Magid doesn’t focus on her subjects’ crimes—some severe, some minor—but instead observes their reentry into a society that had forgotten them (and perhaps now would rather ignore them).

Just out of jail after nearly 20 years, a middle-aged African-American man savors his first cup of Starbucks coffee and learns just enough about the Internet to create a Gmail address. Harder to navigate are his interactions with others, from his fumbles as he searches to find a first girlfriend to his struggles as he tries to secure gainful employment despite his criminal record.

By exploring, in the words of the filmmaker, “the human catastrophe of mass incarceration,” Magid said in Telluride that she hoped, coming from Europe, to bring a new perspective to the topic. “As an outsider I wanted to focus on the more existential aspects to the issue of people who have committed a crime and who are trying to rebuild their lives,” Magid said. “The fact that these people who have served their time, they have no choice at all.”

Long Shot

Long Shot

Jacob LaMendola’s new documentary, Long Shot, which runs just under an hour, takes an equally incisive look at American social justice and does so with a similarly sensitive eye.

While searching IMDb for trivia about the TV series Curb Your Enthusiasm, LaMendola learned that creator and star Larry David (and his popular HBO show) played a key role in a recent murder trial. Juan Catalan, a young Southern Californian of color charged with the gang-style murder of a California teen maintained his innocence but evidence mounted against him and a police sketch inspired by eyewitness testimony implicated him in the gruesome crime.

As questions arose about the role of the LAPD, with its history of racial bias and abuse, the story took a dramatic turn when a trip to Dodger Stadium for a baseball game and surprising footage from the Larry David series were used in court to bring closure to the unsolved murder mystery.

In the film, LaMendola finds humanity and humor, as well as an emotional climax as the trial and the truth are revealed.

human flow

Human Flow

Chinese artist Ai Weiwei was a major presence over the weekend in Telluride.
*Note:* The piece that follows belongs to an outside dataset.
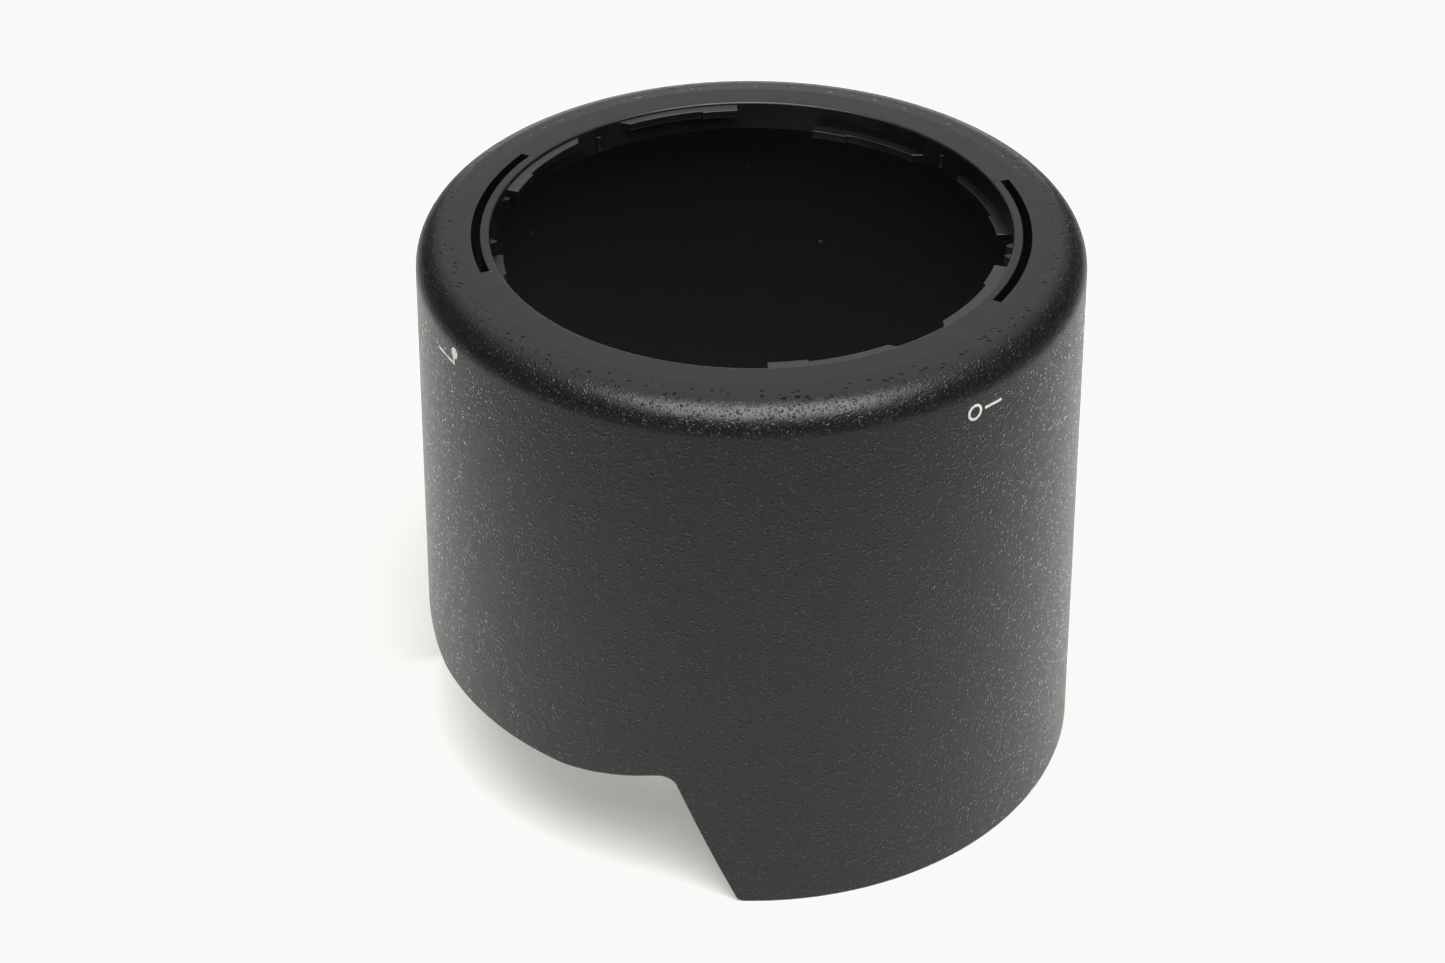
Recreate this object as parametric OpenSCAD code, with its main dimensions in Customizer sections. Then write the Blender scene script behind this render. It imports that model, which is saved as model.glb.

Prior to his trip to New York City to debut a new public art project, Ai Weiwei traveled to the festival just days after the Venice premiere of his new documentary, Human Flow.

A comprehensive look at the international migrant crisis, the exceptionally photographed film—mixing high-definition images, numerous drone shots, and even iPhone footage—looks at no fewer than 40 migrant camps in some 20 nations.

An artist who has worked in various formats (sculpture, video, photography), Berlin-based Ai Weiwei began exploring the vast impact of the international migrant crisis while vacationing with his son in Greece. As he learned more about the dramatic movements of people due to strife and threats to their livelihoods back home, he decided to meet, photograph, and document some of them.

After being unable to travel for many years due to detention by the Chinese government, Ai Weiwei regained his passport two years ago and began to dig deeper to learn more about an international crisis that has displaced as many as 65 million people around the world.

In Human Flow he visits refugees in Iraq, Greece, Bangladesh, Jordan, Pakistan, and along the U.S./Mexican border and documents the plight of countless migrants from Syria and Afghanistan. Their living conditions are shocking to witness. The film, made by activist production company Participant Media, incorporates stats about the crisis with never-before-seen footage inside the camps as well as interviews with experts.

“It started as a personal learning process to see where they come from and what different types of refugees are in the world,” Ai Weiwei detailed at Telluride. Cinematographer Christopher Doyle was among the roster of DPs that Ai Weiwei worked with to capture the people and conditions found in the camps around the world.

“It’s a struggle to film a situation like this,” the artist added, saying that he felt a growing sense of hopelessness as he filmed in migrant camps around the world. “You have to leave them, you can’t really help them that much and their conditions are so desperate you always have to pull yourself out,” he observed. “How much can we know about this situation and pretend it won’t affect our lives? In our civilized society how this can co-exist? I hope this film can bring some information and make people think about it.”

Gary Oldman Darkest Hour

Darkest Hour

Even the highest-profile narrative films came from reality at Telluride this year.

Director Joe Wright and Gary Oldman, portraying a Trumpified Winston Churchill, swing for the fences in Darkest Hour, a look at British history during World War II that offers a compelling companion piece to Chris Nolan’s Dunkirk.

During the festival, producer Eric Fellner explained that he and producing partner Tim Bevan, of Working Time Films, had wanted to make a movie about Churchill for decades but could never find the way in. But then they gained insight into a small moment in history when Great Britain faced utter defeat prior to the Dunkirk evacuation with the support of vessels owned by local Brits.

For his part, Oldman said that he laughed when he was approached about portraying the iconic British leader. “Never go near it and never bring it up again,” he said to his advisors when they first brought up the role.

He came around, however, as he learned more about the intrigue unfolding inside 10 Downing Street as Churchill was appointed as prime minister and had to face the looming threats about to dramatically change the course of the war.

“My idea of Churchill was influenced, or contaminated, by other people who had played him,” Oldman said. But he finally agreed to take the role. “If you don’t risk, you don’t gain anything,” Oldman admitted.

Wright, who was sent the material last January, was drawn to Darkest Hour because he saw it as a story, in many ways, about indecision or a lack of certainty. “I make films from a very personal place,” Wright explained. “I made Pan and it had been utterly slated [i.e., criticized]. And I had doubts about myself,” he said. “In doubts you learn and grow. The only people I know who don’t have doubts are sociopaths.”